Anyway, to get all conspiracy minded, it's obvious Trump needs a big terrorist attack to both boost his numbers and stay in the headlines in a slow news month, and the Olympics are coming up. I don't think ISIS et al have the reach or organization to pull off anything big, maybe a random shooting. Who could pull off something big? Trump's best pal Vlad, and the Russians are already pissed at the Olympics for catching them cheating. Did any Russian athletes get readmitted by applying for a waiver via their individual sports?
48: Pull a Gérard Depardieu and move to Russia, dammit?
48: sell them subscriptions to the Trump Political Report?
He cannot accept defeat. So will he tell them that they wuz robbed, and call for them to grab their pitchforks and storm the gates? What's his endgame?
On the evidence, race riots.
Those are going to be over determined.
It also seems unlikely that the institutional GOP or the military would side with Trump given how much they obviously hate him.
They may hate him but boy are they ever more interested in voting for him than anyone else. (The pie charts breaking things down a bit are impressive too: the Marine Corps wins out with 58.78% saying they'll vote for Trump, and Clinton only getting 8.57%.) Why anyone would think that an institution filled with hard right loons would somehow be sensible about this is beyond me. I mean, I know that we've seen the occasional spokesperson come out and say "That thing Trump said we should do is horrible and we would never do that for another nearly-a-decade", but that's pretty far from saying that the military as a whole hates him.
I think it's fair to say that, at least assuming similar likelihoods that Clinton would win*, we would see stuff like this from any Republican candidate for president. But Trump is going to do it especially loudly and he's already working up the dangerous and on the verge of being dangerous lunatics in the base into screaming fits so it's a lot more dangerous.

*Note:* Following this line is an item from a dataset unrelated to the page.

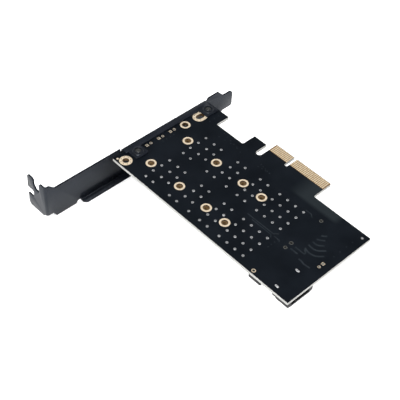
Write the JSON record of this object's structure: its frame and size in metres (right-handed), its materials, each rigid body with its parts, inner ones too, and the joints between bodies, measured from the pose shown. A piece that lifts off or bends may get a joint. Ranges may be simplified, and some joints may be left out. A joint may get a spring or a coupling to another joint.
{
  "type": "nvme adapter card",
  "caption": "Expansion card with a full-height bracket, an x4 edge connector, two M.2 sockets with rows of fixing holes, and a SATA signal port.",
  "frame": {"origin": "centre of the key notch on the contact edge, in the plane of the solder side", "axes": "+X from the bracket to the far end, +Y out through the contact edge, +Z out of the solder side"},
  "size_m": [0.129, 0.1208, 0.0213],
  "materials": {
    "board_mask": "satin black solder mask",
    "gold_plating": "gold flash",
    "tin_plating": "bright tin",
    "black_painted_steel": "satin black paint on steel sheet",
    "black_screw_steel": "black zinc",
    "black_housing_plastic": "moulded",
    "contact_metal": "plated",
    "standoff_brass": "plain",
    "chip_mould": "moulded",
    "inductor_ferrite": "pressed powder",
    "ceramic_tan": "fired ceramic",
    "led_lens": "clear resin"
  },
  "bodies": {
    "root": {"circuit_board": "board_mask", "edge_contacts_solder_side": "gold_plating", "edge_contacts_component_side": "gold_plating", "module_hole_rings": "gold_plating", "spare_hole_ring": "gold_plating", "bracket_hole_rings": "gold_plating", "heat_pads": "tin_plating", "led_pads": "gold_plating", "header_pads": "gold_plating", "peg_rings": "gold_plating", "alignment_dots": "tin_plating", "bracket": "black_painted_steel", "bracket_screws": "black_screw_steel", "nvme_socket_housing": "black_housing_plastic", "nvme_socket_contacts": "contact_metal", "nvme_socket_hold_downs": "tin_plating", "sata_socket_housing": "black_housing_plastic", "sata_socket_contacts": "contact_metal", "sata_socket_hold_downs": "tin_plating", "module_standoffs": "standoff_brass", "sata_connector_housing": "black_housing_plastic", "sata_connector_contacts": "contact_metal", "sata_connector_locks": "tin_plating", "sata_lock_solder": "tin_plating", "regulator_body": "chip_mould", "regulator_leads": "tin_plating", "inductor_core": "inductor_ferrite", "inductor_terminals": "tin_plating", "bulk_capacitor_bodies": "ceramic_tan", "bulk_capacitor_terminals": "tin_plating", "capacitor_bodies": "ceramic_tan", "capacitor_terminals": "tin_plating", "resistor_bodies": "chip_mould", "resistor_terminals": "tin_plating", "status_led_bodies": "led_lens", "status_led_terminals": "tin_plating"}
  },
  "joints": []
}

I can absolutely see a fair bit of violence resulting from him losing the election - not necessarily coordinated-ish violence like the Malheur stuff, but absolutely more Dylan Roof stuff.
*We probably wouldn't see anything like them though.

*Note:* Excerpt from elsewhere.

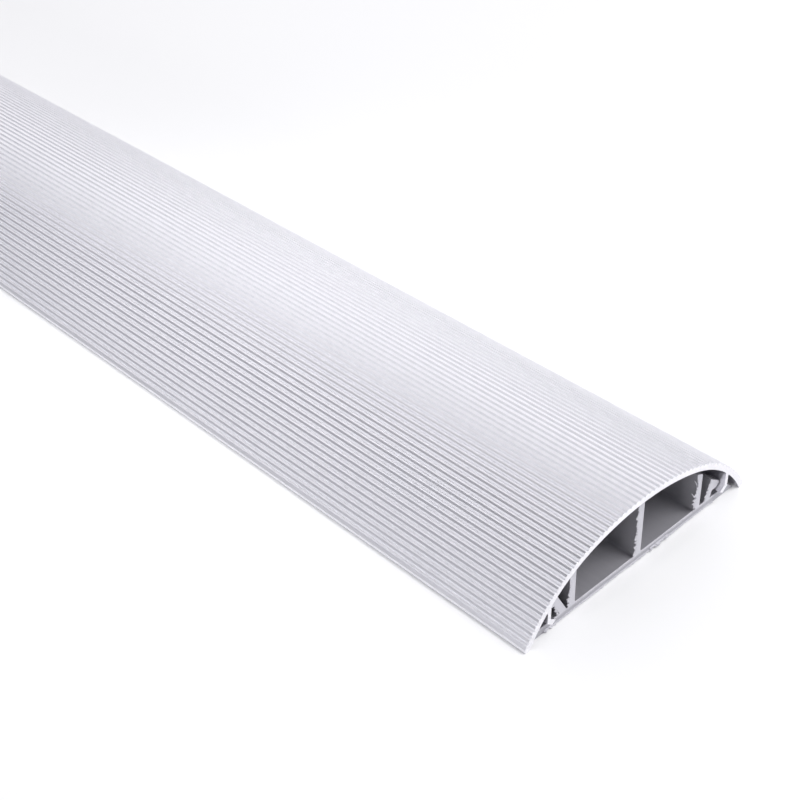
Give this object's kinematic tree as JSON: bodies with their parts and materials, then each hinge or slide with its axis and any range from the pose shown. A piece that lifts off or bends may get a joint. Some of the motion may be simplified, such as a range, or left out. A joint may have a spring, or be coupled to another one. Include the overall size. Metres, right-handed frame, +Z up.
{
  "type": "floor cord cover",
  "caption": "Low arched floor cord cover: ribbed aluminium lid snapped over a grey plastic base with upright dividers that form open cable channels.",
  "frame": {"origin": "on the floor, in the middle of the cover's width and length", "axes": "+X across the section to the right seen from the front end, +Y along the length away from the front end, +Z up from the floor"},
  "size_m": [0.075, 1, 0.02],
  "materials": {
    "anodised_aluminium": "satin clear anodised, extruded with fine lengthwise ribs",
    "grey_rigid_plastic": "smooth matt extruded rigid plastic, rough saw-cut ends"
  },
  "bodies": {
    "root": {"cover": "anodised_aluminium", "base": "grey_rigid_plastic"}
  },
  "joints": []
}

54: "The survey, conducted July 5-8, elicited responses from 1,915 active-duty service members, reservists and National Guard personnel, all of them Military Times subscribers. The results, while not a scientific sampling of the military as a whole... Between July 5 and July 8, Military Times conducted a voluntary, confidential survey of subscribers who include verified active-duty service members, reservists and National Guard personnel. More than 63,000 subscribers received e-mail invitations to participate. In total, 1,915 respondents completed the survey."
Missed that bit huh.
Back in the real world, meanwhile, Obama got more donations from military personnel than Romney did back in 2012 - by almost two to one.

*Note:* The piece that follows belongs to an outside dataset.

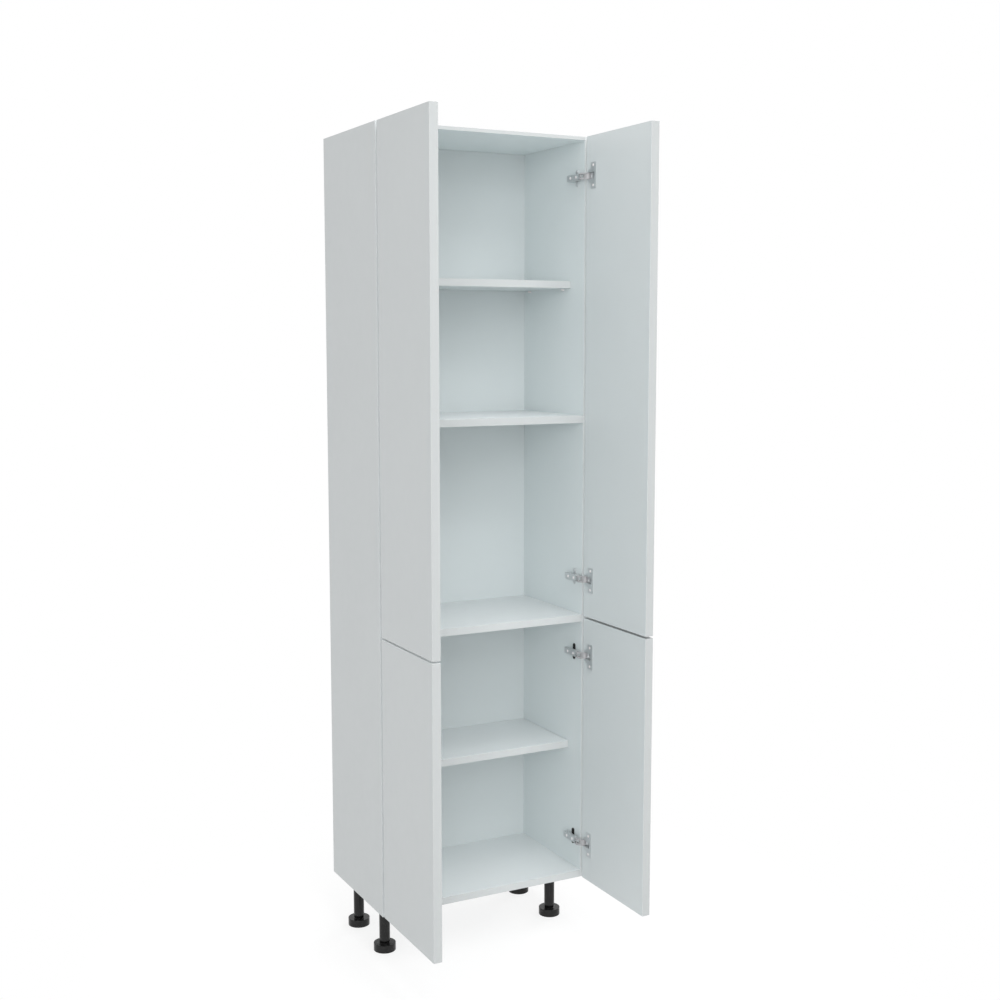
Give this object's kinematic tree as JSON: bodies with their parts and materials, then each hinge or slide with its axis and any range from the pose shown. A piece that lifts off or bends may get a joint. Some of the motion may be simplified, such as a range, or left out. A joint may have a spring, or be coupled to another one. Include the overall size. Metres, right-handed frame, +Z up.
{
  "type": "tall larder unit",
  "caption": "Tall kitchen larder cupboard with an upper and a lower pair of slab doors, shelves, concealed cup hinges and adjustable plastic legs.",
  "frame": {"origin": "on the floor, under the middle of the box round the unit as it stands at rest, with its doors open at a right angle", "axes": "+Z up, -Y out of the open front, +X to the right of someone who faces the front"},
  "size_m": [0.602, 0.656, 2.11],
  "materials": {
    "carcass_board": "satin",
    "door_board": "satin",
    "nickel_steel": "nickel plated",
    "bright_steel": "bright",
    "leg_plastic": "semi-gloss"
  },
  "bodies": {
    "carcass": {"side_panel_left": "carcass_board", "side_panel_right": "carcass_board", "top_panel": "carcass_board", "bottom_panel": "carcass_board", "back_panel": "carcass_board", "loose_shelf_upper": "carcass_board", "fixed_shelf_upper": "carcass_board", "fixed_shelf_split": "carcass_board", "loose_shelf_lower": "carcass_board", "hinge_arm_upper_left_top": "nickel_steel", "hinge_arm_upper_left_bottom": "nickel_steel", "hinge_arm_upper_right_top": "nickel_steel", "hinge_arm_upper_right_bottom": "nickel_steel", "hinge_arm_lower_left_top": "nickel_steel", "hinge_arm_lower_left_bottom": "nickel_steel", "hinge_arm_lower_right_top": "nickel_steel", "hinge_arm_lower_right_bottom": "nickel_steel", "leg_socket_front_left": "leg_plastic", "leg_socket_front_right": "leg_plastic", "leg_socket_rear_left": "leg_plastic", "leg_socket_rear_right": "leg_plastic", "leg_tube_front_left": "leg_plastic", "leg_tube_front_right": "leg_plastic", "leg_tube_rear_left": "leg_plastic", "leg_tube_rear_right": "leg_plastic"},
    "outer_links_upper_left": {"outer_link_upper_left_top": "bright_steel", "outer_link_upper_left_bottom": "bright_steel"},
    "outer_links_upper_right": {"outer_link_upper_right_top": "bright_steel", "outer_link_upper_right_bottom": "bright_steel"},
    "outer_links_lower_left": {"outer_link_lower_left_top": "bright_steel", "outer_link_lower_left_bottom": "bright_steel"},
    "outer_links_lower_right": {"outer_link_lower_right_top": "bright_steel", "outer_link_lower_right_bottom": "bright_steel"},
    "inner_links_upper_left": {"inner_link_upper_left_top": "bright_steel", "inner_link_upper_left_bottom": "bright_steel"},
    "inner_links_upper_right": {"inner_link_upper_right_top": "bright_steel", "inner_link_upper_right_bottom": "bright_steel"},
    "inner_links_lower_left": {"inner_link_lower_left_top": "bright_steel", "inner_link_lower_left_bottom": "bright_steel"},
    "inner_links_lower_right": {"inner_link_lower_right_top": "bright_steel", "inner_link_lower_right_bottom": "bright_steel"},
    "door_upper_left": {"door_upper_left": "door_board", "hinge_cup_upper_left_top": "nickel_steel", "hinge_cup_upper_left_bottom": "nickel_steel"},
    "door_upper_right": {"door_upper_right": "door_board", "hinge_cup_upper_right_top": "nickel_steel", "hinge_cup_upper_right_bottom": "nickel_steel"},
    "door_lower_left": {"door_lower_left": "door_board", "hinge_cup_lower_left_top": "nickel_steel", "hinge_cup_lower_left_bottom": "nickel_steel"},
    "door_lower_right": {"door_lower_right": "door_board", "hinge_cup_lower_right_top": "nickel_steel", "hinge_cup_lower_right_bottom": "nickel_steel"},
    "foot_front_left": {"leg_foot_front_left": "leg_plastic"},
    "foot_front_right": {"leg_foot_front_right": "leg_plastic"},
    "foot_rear_left": {"leg_foot_rear_left": "leg_plastic"},
    "foot_rear_right": {"leg_foot_rear_right": "leg_plastic"}
  },
  "joints": [
    {"name": "upper_left_outer_link_pivot", "type": "hinge", "parent": "carcass", "child": "outer_links_upper_left", "pos_m": [-0.2643, -0.0268, 1.4865], "axis": [0, 0, 1], "range_deg": [-57.43, 3.47]},
    {"name": "upper_left_door_swing", "type": "hinge", "parent": "outer_links_upper_left", "child": "door_upper_left", "pos_m": [-0.28029, -0.04323, 1.4865], "axis": [0, 0, 1], "range_deg": [-8.17, 147.13]},
    {"name": "upper_left_inner_link_pivot", "type": "hinge", "parent": "carcass", "child": "inner_links_upper_left", "pos_m": [-0.2717, -0.0299, 1.4865], "axis": [0, 0, 1], "range_deg": [-61.17, 3.68]},
    {"name": "upper_right_outer_link_pivot", "type": "hinge", "parent": "carcass", "child": "outer_links_upper_right", "pos_m": [0.2643, -0.0268, 1.4865], "axis": [0, 0, -1], "range_deg": [-57.43, 3.47]},
    {"name": "upper_right_door_swing", "type": "hinge", "parent": "outer_links_upper_right", "child": "door_upper_right", "pos_m": [0.28029, -0.04323, 1.4865], "axis": [0, 0, -1], "range_deg": [-8.17, 147.13]},
    {"name": "upper_right_inner_link_pivot", "type": "hinge", "parent": "carcass", "child": "inner_links_upper_right", "pos_m": [0.2717, -0.0299, 1.4865], "axis": [0, 0, -1], "range_deg": [-61.17, 3.68]},
    {"name": "lower_left_outer_link_pivot", "type": "hinge", "parent": "carcass", "child": "outer_links_lower_left", "pos_m": [-0.2643, -0.0268, 0.5015], "axis": [0, 0, 1], "range_deg": [-57.43, 3.47]},
    {"name": "lower_left_door_swing", "type": "hinge", "parent": "outer_links_lower_left", "child": "door_lower_left", "pos_m": [-0.28029, -0.04323, 0.5015], "axis": [0, 0, 1], "range_deg": [-8.17, 147.13]},
    {"name": "lower_left_inner_link_pivot", "type": "hinge", "parent": "carcass", "child": "inner_links_lower_left", "pos_m": [-0.2717, -0.0299, 0.5015], "axis": [0, 0, 1], "range_deg": [-61.17, 3.68]},
    {"name": "lower_right_outer_link_pivot", "type": "hinge", "parent": "carcass", "child": "outer_links_lower_right", "pos_m": [0.2643, -0.0268, 0.5015], "axis": [0, 0, -1], "range_deg": [-57.43, 3.47]},
    {"name": "lower_right_door_swing", "type": "hinge", "parent": "outer_links_lower_right", "child": "door_lower_right", "pos_m": [0.28029, -0.04323, 0.5015], "axis": [0, 0, -1], "range_deg": [-8.17, 147.13]},
    {"name": "lower_right_inner_link_pivot", "type": "hinge", "parent": "carcass", "child": "inner_links_lower_right", "pos_m": [0.2717, -0.0299, 0.5015], "axis": [0, 0, -1], "range_deg": [-61.17, 3.68]},
    {"name": "foot_turn_front_left", "type": "hinge", "parent": "carcass", "child": "foot_front_left", "pos_m": [-0.2485, 0.093, 0], "axis": [0, 0, 1], "continuous": true},
    {"name": "foot_turn_front_right", "type": "hinge", "parent": "carcass", "child": "foot_front_right", "pos_m": [0.2485, 0.093, 0], "axis": [0, 0, 1], "continuous": true},
    {"name": "foot_turn_rear_left", "type": "hinge", "parent": "carcass", "child": "foot_rear_left", "pos_m": [-0.2485, 0.274, 0], "axis": [0, 0, 1], "continuous": true},
    {"name": "foot_turn_rear_right", "type": "hinge", "parent": "carcass", "child": "foot_rear_right", "pos_m": [0.2485, 0.274, 0], "axis": [0, 0, 1], "continuous": true}
  ],
  "couplings": [
    {"joint": "upper_left_outer_link_pivot", "follows": "upper_left_door_swing", "ratio": -0.38829},
    {"joint": "upper_left_inner_link_pivot", "follows": "upper_left_door_swing", "ratio": -0.41371},
    {"joint": "upper_right_outer_link_pivot", "follows": "upper_right_door_swing", "ratio": -0.38829},
    {"joint": "upper_right_inner_link_pivot", "follows": "upper_right_door_swing", "ratio": -0.41371},
    {"joint": "lower_left_outer_link_pivot", "follows": "lower_left_door_swing", "ratio": -0.38829},
    {"joint": "lower_left_inner_link_pivot", "follows": "lower_left_door_swing", "ratio": -0.41371},
    {"joint": "lower_right_outer_link_pivot", "follows": "lower_right_door_swing", "ratio": -0.38829},
    {"joint": "lower_right_inner_link_pivot", "follows": "lower_right_door_swing", "ratio": -0.41371}
  ]
}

Well, I didn't miss the earlier surveys showing a similar preference among troops and veterans, so as clever as your response was there, sorry but no. That one was just the most recent one to show up, and since it was consistent with every other one I went with it.
But please, ajay, tell me more about how something even less indicative of actual support than a voluntary poll undercuts the most obviously predictable thing in the world.
Isn't his play to have the election "stolen" and then monetize the increased value of his brand? Other than introducing his kids to the general public -- to ensure that the value of the brand survives him? -- is there any other point to the thing?
Both the Washinton Times and Washington examiner are badly written right wing rags. The link to 58 about Vet preferences is a poll from yes a right leaning pollster of under 2000 vets.
Campaign donation info 2016. Remember that the military is mostly young.
The issue I've read about is evangelical preponderance among officers in the USAF, but I haven't checked the source quality.
Does he really look like a guy with a plan?
The Washington Times and Washington Examiner aren't Morning Consult, which is what they're reporting on. There's a difference between "the poll that they're reporting exists" and "them".
Remember how Sanders had more donors than Clinton yet somehow fewer votes? I'm guessing there's a distinction to be made between votes and dollars.
Seriously what is the reasoning supposed to be here: (1) (x) position is clearly morally superior therefore (2) despite actual polling and demographics the military supports position (x)? You realize how dumb that is, right?
I've no reason to suppose you aren't misinterpreting those polls as well, either through stupidity or deliberately. Why on earth would I take you seriously on this of all issues?
The Washington Times and Washington Examiner aren't Morning Consult, which is what they're reporting on. There's a difference between "the poll that they're reporting exists" and "them".
I only know what I've read in this thread, but there are probably demographic differences between, "current active-duty military" and "veterans and voters who belong to veteran households" -- I'm presuming that the latter is older (and possibly whiter?) than the former.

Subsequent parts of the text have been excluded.